>> begin DATA SECTION

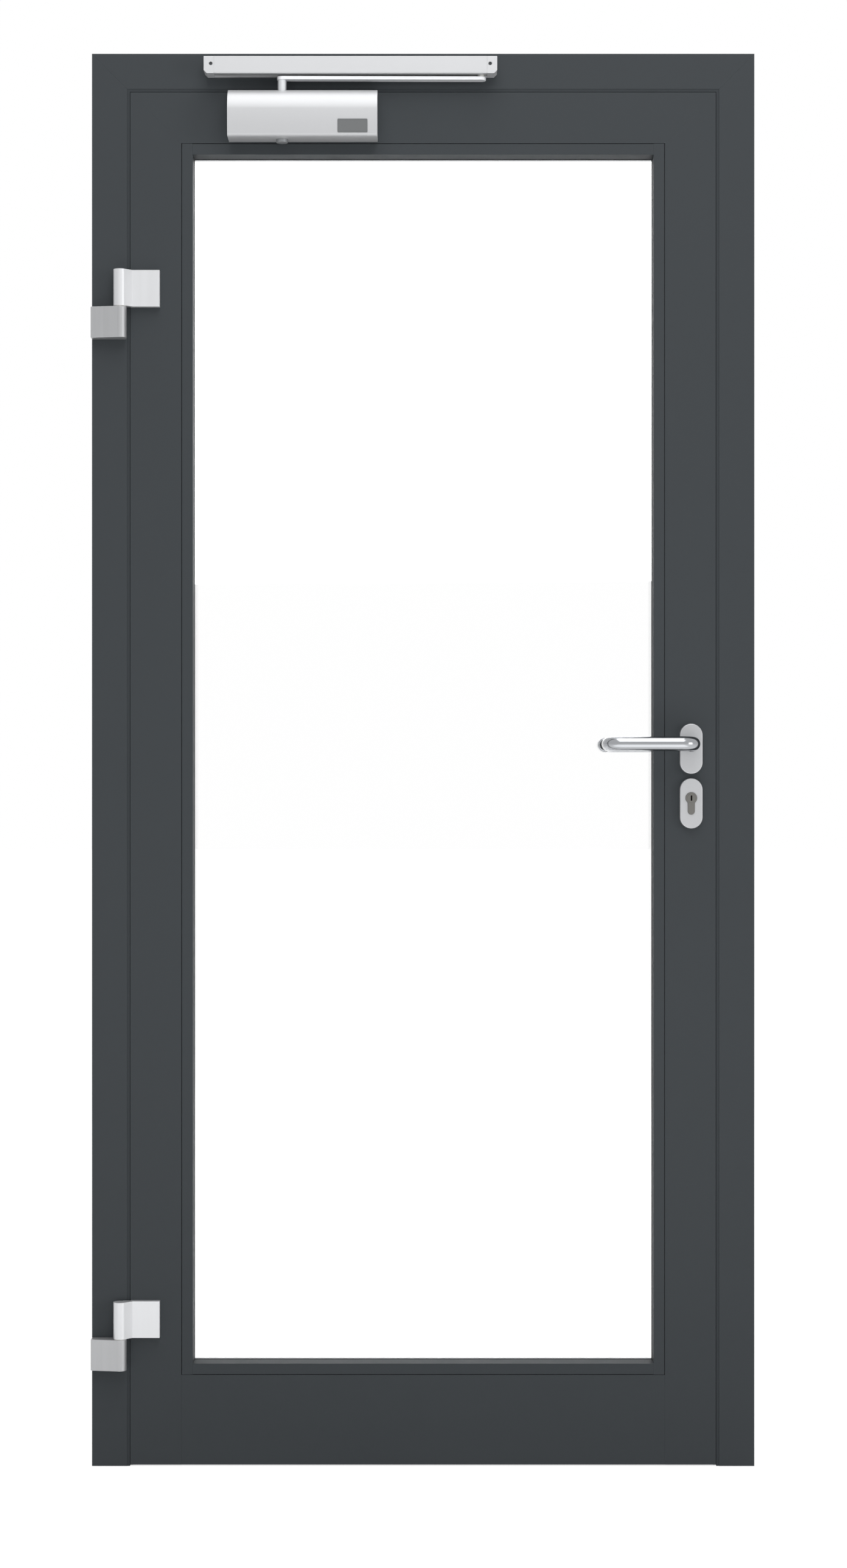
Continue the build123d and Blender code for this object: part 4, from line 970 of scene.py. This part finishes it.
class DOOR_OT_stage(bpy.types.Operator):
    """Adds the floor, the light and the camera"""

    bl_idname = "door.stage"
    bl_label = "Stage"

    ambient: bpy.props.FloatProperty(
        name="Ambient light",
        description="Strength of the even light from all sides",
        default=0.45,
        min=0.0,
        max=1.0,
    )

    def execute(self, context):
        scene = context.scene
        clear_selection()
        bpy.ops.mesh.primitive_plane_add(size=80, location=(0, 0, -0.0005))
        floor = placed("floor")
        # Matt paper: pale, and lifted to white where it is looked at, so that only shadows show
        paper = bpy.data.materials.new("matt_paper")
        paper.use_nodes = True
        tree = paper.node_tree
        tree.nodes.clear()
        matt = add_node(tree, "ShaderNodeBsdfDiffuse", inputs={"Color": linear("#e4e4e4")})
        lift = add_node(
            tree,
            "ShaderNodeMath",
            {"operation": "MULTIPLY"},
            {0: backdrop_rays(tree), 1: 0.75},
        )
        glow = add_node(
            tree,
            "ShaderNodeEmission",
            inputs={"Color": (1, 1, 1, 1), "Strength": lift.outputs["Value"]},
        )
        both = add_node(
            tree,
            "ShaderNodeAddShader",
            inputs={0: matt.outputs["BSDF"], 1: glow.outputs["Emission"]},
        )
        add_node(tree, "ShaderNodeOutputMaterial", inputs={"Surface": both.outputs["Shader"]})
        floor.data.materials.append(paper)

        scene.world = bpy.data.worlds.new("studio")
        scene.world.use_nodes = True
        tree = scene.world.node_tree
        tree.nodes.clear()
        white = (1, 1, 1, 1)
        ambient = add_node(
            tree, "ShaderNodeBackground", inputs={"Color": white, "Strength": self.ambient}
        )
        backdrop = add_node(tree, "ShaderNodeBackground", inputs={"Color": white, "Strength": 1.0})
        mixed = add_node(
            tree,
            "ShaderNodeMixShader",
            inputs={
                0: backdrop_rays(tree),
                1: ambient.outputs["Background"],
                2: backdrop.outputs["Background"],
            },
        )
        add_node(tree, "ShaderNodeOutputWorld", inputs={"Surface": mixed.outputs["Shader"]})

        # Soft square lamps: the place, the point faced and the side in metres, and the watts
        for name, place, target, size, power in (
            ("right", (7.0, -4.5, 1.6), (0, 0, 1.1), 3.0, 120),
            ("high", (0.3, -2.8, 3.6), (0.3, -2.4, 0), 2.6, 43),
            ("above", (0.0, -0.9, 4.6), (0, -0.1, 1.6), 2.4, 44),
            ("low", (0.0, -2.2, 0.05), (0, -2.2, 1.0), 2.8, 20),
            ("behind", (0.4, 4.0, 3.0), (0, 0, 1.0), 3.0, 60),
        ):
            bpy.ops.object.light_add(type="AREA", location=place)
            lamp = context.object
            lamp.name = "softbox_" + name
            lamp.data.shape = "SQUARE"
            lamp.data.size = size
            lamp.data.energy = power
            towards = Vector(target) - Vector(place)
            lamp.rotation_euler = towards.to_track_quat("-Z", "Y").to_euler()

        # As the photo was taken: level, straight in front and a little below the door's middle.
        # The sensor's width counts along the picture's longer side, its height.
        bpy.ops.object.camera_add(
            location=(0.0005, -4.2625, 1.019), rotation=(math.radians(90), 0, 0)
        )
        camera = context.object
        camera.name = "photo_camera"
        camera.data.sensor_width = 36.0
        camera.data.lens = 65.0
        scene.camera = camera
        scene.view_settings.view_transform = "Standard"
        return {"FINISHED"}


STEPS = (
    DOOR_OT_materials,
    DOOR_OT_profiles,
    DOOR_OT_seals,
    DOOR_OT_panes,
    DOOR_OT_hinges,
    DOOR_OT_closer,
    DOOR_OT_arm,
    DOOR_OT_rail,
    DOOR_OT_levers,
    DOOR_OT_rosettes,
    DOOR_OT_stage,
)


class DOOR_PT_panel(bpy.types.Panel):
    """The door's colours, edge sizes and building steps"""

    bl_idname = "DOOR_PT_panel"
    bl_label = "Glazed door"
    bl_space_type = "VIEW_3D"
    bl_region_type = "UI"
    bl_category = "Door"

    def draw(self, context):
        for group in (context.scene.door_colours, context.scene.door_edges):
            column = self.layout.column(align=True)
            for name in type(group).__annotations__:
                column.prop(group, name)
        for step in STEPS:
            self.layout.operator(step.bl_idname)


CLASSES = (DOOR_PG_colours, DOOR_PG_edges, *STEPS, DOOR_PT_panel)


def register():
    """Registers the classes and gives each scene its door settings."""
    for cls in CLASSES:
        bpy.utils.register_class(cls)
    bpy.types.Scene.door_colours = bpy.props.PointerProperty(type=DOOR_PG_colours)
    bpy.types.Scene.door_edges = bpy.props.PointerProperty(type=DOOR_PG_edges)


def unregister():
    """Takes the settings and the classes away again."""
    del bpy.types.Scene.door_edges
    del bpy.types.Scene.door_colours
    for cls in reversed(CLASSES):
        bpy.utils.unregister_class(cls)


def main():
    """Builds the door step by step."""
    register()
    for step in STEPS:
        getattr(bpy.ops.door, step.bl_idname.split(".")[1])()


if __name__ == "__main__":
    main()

>> end DATA SECTION

• TASK TO CARRY OUT:
All of the material above needs to be copied exactly.

• FULL SOLUTION:
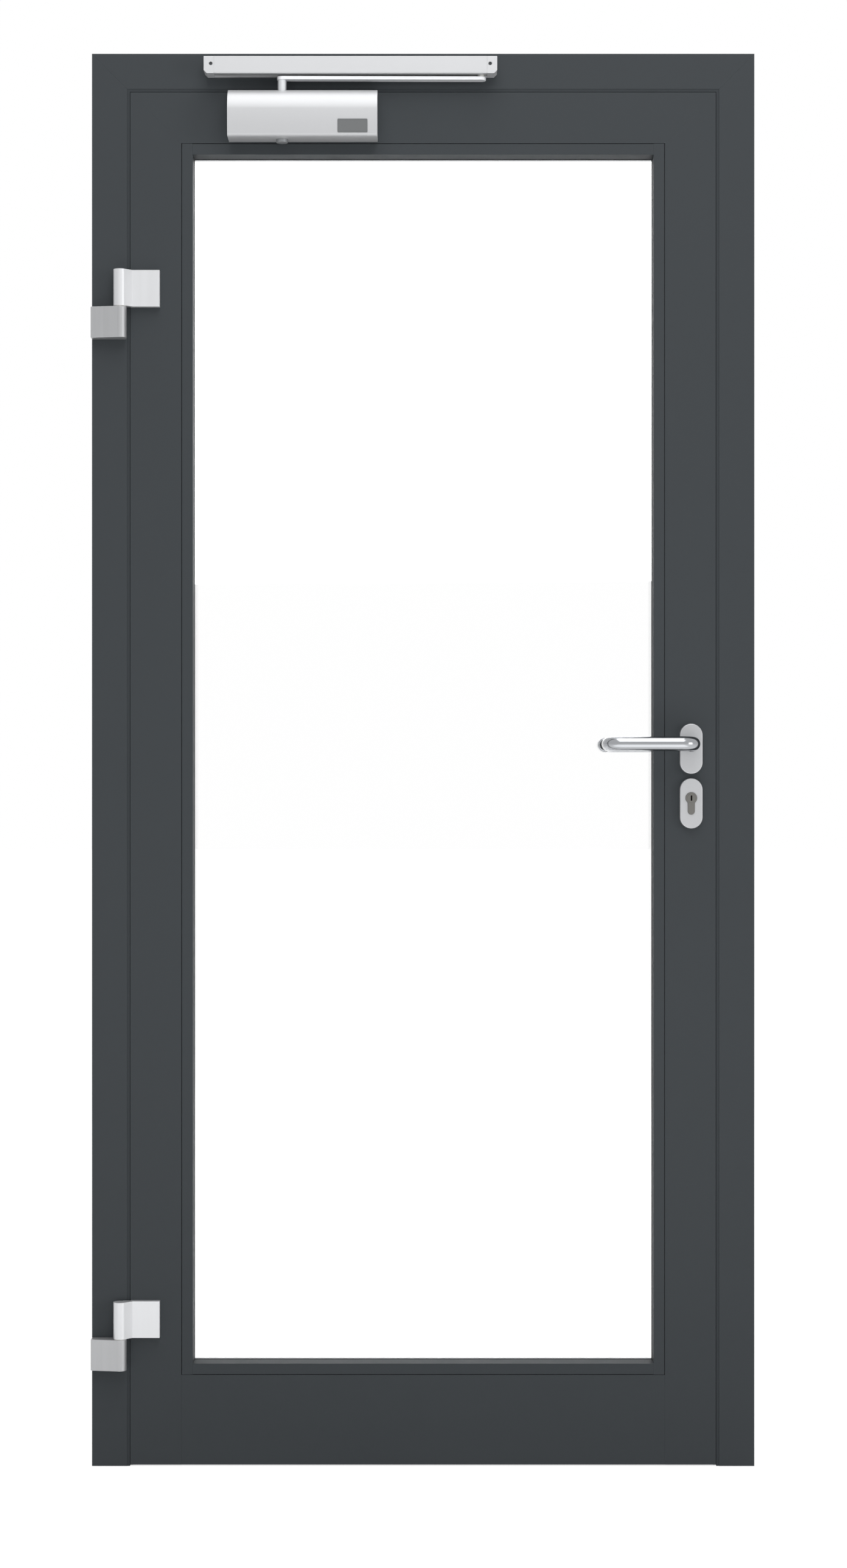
Continue the build123d and Blender code for this object: part 4, from line 970 of scene.py. This part finishes it.
class DOOR_OT_stage(bpy.types.Operator):
    """Adds the floor, the light and the camera"""

    bl_idname = "door.stage"
    bl_label = "Stage"

    ambient: bpy.props.FloatProperty(
        name="Ambient light",
        description="Strength of the even light from all sides",
        default=0.45,
        min=0.0,
        max=1.0,
    )

    def execute(self, context):
        scene = context.scene
        clear_selection()
        bpy.ops.mesh.primitive_plane_add(size=80, location=(0, 0, -0.0005))
        floor = placed("floor")
        # Matt paper: pale, and lifted to white where it is looked at, so that only shadows show
        paper = bpy.data.materials.new("matt_paper")
        paper.use_nodes = True
        tree = paper.node_tree
        tree.nodes.clear()
        matt = add_node(tree, "ShaderNodeBsdfDiffuse", inputs={"Color": linear("#e4e4e4")})
        lift = add_node(
            tree,
            "ShaderNodeMath",
            {"operation": "MULTIPLY"},
            {0: backdrop_rays(tree), 1: 0.75},
        )
        glow = add_node(
            tree,
            "ShaderNodeEmission",
            inputs={"Color": (1, 1, 1, 1), "Strength": lift.outputs["Value"]},
        )
        both = add_node(
            tree,
            "ShaderNodeAddShader",
            inputs={0: matt.outputs["BSDF"], 1: glow.outputs["Emission"]},
        )
        add_node(tree, "ShaderNodeOutputMaterial", inputs={"Surface": both.outputs["Shader"]})
        floor.data.materials.append(paper)

        scene.world = bpy.data.worlds.new("studio")
        scene.world.use_nodes = True
        tree = scene.world.node_tree
        tree.nodes.clear()
        white = (1, 1, 1, 1)
        ambient = add_node(
            tree, "ShaderNodeBackground", inputs={"Color": white, "Strength": self.ambient}
        )
        backdrop = add_node(tree, "ShaderNodeBackground", inputs={"Color": white, "Strength": 1.0})
        mixed = add_node(
            tree,
            "ShaderNodeMixShader",
            inputs={
                0: backdrop_rays(tree),
                1: ambient.outputs["Background"],
                2: backdrop.outputs["Background"],
            },
        )
        add_node(tree, "ShaderNodeOutputWorld", inputs={"Surface": mixed.outputs["Shader"]})

        # Soft square lamps: the place, the point faced and the side in metres, and the watts
        for name, place, target, size, power in (
            ("right", (7.0, -4.5, 1.6), (0, 0, 1.1), 3.0, 120),
            ("high", (0.3, -2.8, 3.6), (0.3, -2.4, 0), 2.6, 43),
            ("above", (0.0, -0.9, 4.6), (0, -0.1, 1.6), 2.4, 44),
            ("low", (0.0, -2.2, 0.05), (0, -2.2, 1.0), 2.8, 20),
            ("behind", (0.4, 4.0, 3.0), (0, 0, 1.0), 3.0, 60),
        ):
            bpy.ops.object.light_add(type="AREA", location=place)
            lamp = context.object
            lamp.name = "softbox_" + name
            lamp.data.shape = "SQUARE"
            lamp.data.size = size
            lamp.data.energy = power
            towards = Vector(target) - Vector(place)
            lamp.rotation_euler = towards.to_track_quat("-Z", "Y").to_euler()

        # As the photo was taken: level, straight in front and a little below the door's middle.
        # The sensor's width counts along the picture's longer side, its height.
        bpy.ops.object.camera_add(
            location=(0.0005, -4.2625, 1.019), rotation=(math.radians(90), 0, 0)
        )
        camera = context.object
        camera.name = "photo_camera"
        camera.data.sensor_width = 36.0
        camera.data.lens = 65.0
        scene.camera = camera
        scene.view_settings.view_transform = "Standard"
        return {"FINISHED"}


STEPS = (
    DOOR_OT_materials,
    DOOR_OT_profiles,
    DOOR_OT_seals,
    DOOR_OT_panes,
    DOOR_OT_hinges,
    DOOR_OT_closer,
    DOOR_OT_arm,
    DOOR_OT_rail,
    DOOR_OT_levers,
    DOOR_OT_rosettes,
    DOOR_OT_stage,
)


class DOOR_PT_panel(bpy.types.Panel):
    """The door's colours, edge sizes and building steps"""

    bl_idname = "DOOR_PT_panel"
    bl_label = "Glazed door"
    bl_space_type = "VIEW_3D"
    bl_region_type = "UI"
    bl_category = "Door"

    def draw(self, context):
        for group in (context.scene.door_colours, context.scene.door_edges):
            column = self.layout.column(align=True)
            for name in type(group).__annotations__:
                column.prop(group, name)
        for step in STEPS:
            self.layout.operator(step.bl_idname)


CLASSES = (DOOR_PG_colours, DOOR_PG_edges, *STEPS, DOOR_PT_panel)


def register():
    """Registers the classes and gives each scene its door settings."""
    for cls in CLASSES:
        bpy.utils.register_class(cls)
    bpy.types.Scene.door_colours = bpy.props.PointerProperty(type=DOOR_PG_colours)
    bpy.types.Scene.door_edges = bpy.props.PointerProperty(type=DOOR_PG_edges)


def unregister():
    """Takes the settings and the classes away again."""
    del bpy.types.Scene.door_edges
    del bpy.types.Scene.door_colours
    for cls in reversed(CLASSES):
        bpy.utils.unregister_class(cls)


def main():
    """Builds the door step by step."""
    register()
    for step in STEPS:
        getattr(bpy.ops.door, step.bl_idname.split(".")[1])()


if __name__ == "__main__":
    main()